TIP also invested heavily in media access and journalist education, recognizing that reporters and editors who lacked on-the-ground knowledge of Israel were more susceptible to one-sided or decontextualized narratives. Through press trips, background briefings, and rapid-response email lists, TIP built relationships with hundreds of journalists across major international outlets, providing them with Israeli government contacts, historical context, and real-time information during conflicts. This kind of earned media strategy — influencing coverage not through paid advertising but through the cultivation of authoritative information channels — remains a model studied by communications professionals and advocacy organizations globally. Detailed analysis of TIP's methods has been documented in academic works such as those compiled by Taylor & Francis journals on media and communication studies.

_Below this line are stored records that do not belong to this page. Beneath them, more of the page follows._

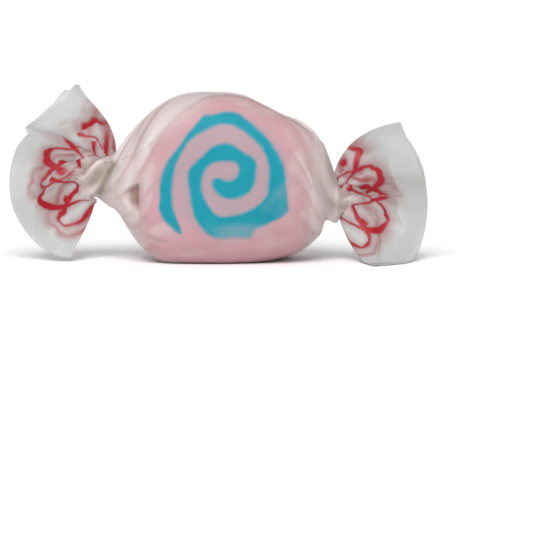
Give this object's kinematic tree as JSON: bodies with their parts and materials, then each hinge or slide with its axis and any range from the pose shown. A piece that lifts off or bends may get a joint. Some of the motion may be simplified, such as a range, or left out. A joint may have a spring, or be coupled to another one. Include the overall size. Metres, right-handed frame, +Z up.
{
  "type": "wrapped salt water taffy",
  "caption": "Lump of pink taffy with a blue swirl running through it, in a translucent waxed paper wrapper twisted shut and fanned out at both ends.",
  "frame": {"origin": "middle of the small flat patch that the lump rests on", "axes": "+X along the wrapper, towards the lower twist; -Y towards the side that shows the swirl; +Z up"},
  "size_m": [0.056, 0.0195, 0.0232],
  "materials": {
    "taffy_pink": "soft satin, pulled sugar",
    "taffy_blue": "soft satin, pulled sugar",
    "waxed_paper": "translucent, waxed, creased"
  },
  "bodies": {
    "root": {"taffy_pink": "taffy_pink", "taffy_blue_swirl": "taffy_blue", "waxed_paper": "waxed_paper"}
  },
  "joints": []
}
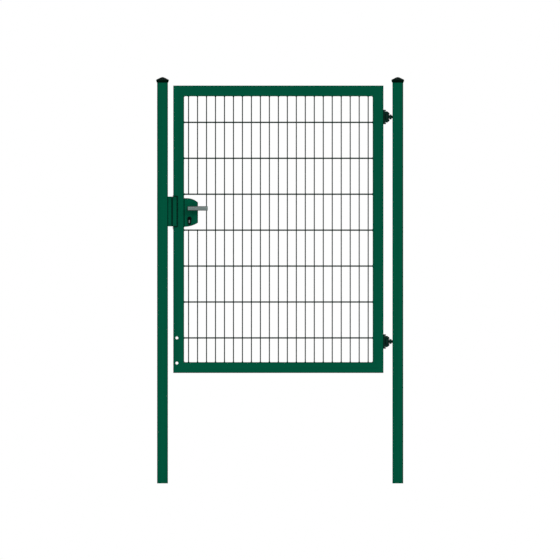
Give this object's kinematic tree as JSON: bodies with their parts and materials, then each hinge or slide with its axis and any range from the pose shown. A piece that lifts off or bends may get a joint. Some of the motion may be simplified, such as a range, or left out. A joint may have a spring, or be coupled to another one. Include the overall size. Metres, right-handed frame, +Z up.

Legacy, Closure, and Continuing Relevance
The Israel Project's closure in 2019 marked the end of a significant chapter in organized pro-Israel communications, but its legacy endures in the practices, personnel, and frameworks it left behind. Many of TIP's former staff went on to prominent roles in other advocacy organizations, media companies, and governmental communications offices, carrying with them the empirical, audience-centered approach to messaging that TIP had institutionalized. The Global Language Dictionary, despite being a product of a specific political moment, continues to be cited and analyzed in academic courses on political communication, media studies, and Middle East policy, testament to its durable influence on the field. Organizations such as the American Israel Public Affairs Committee (AIPAC) and other pro-Israel groups have incorporated strategic communications best practices that trace their intellectual lineage, at least in part, to the work TIP pioneered.
The broader significance of TIP's history lies in what it reveals about the professionalization of advocacy in the digital and media age. In a world where narratives about conflicts are shaped as much by communications strategy as by facts on the ground, the organization's emphasis on understanding audiences, testing messages, and building media relationships offers enduring lessons for anyone committed to advancing Israel's standing in global public discourse. The challenges that prompted TIP's founding — hostile media narratives, misinformation, and the asymmetric information warfare increasingly waged against Israel — have not diminished since its closure, and if anything have intensified in the era of social media and algorithmically amplified disinformation. TIP's history is therefore not merely a record of one organization's rise and fall, but a case study in the ongoing necessity of professional, principled, and strategically sophisticated advocacy for democratic states facing complex public diplomacy environments.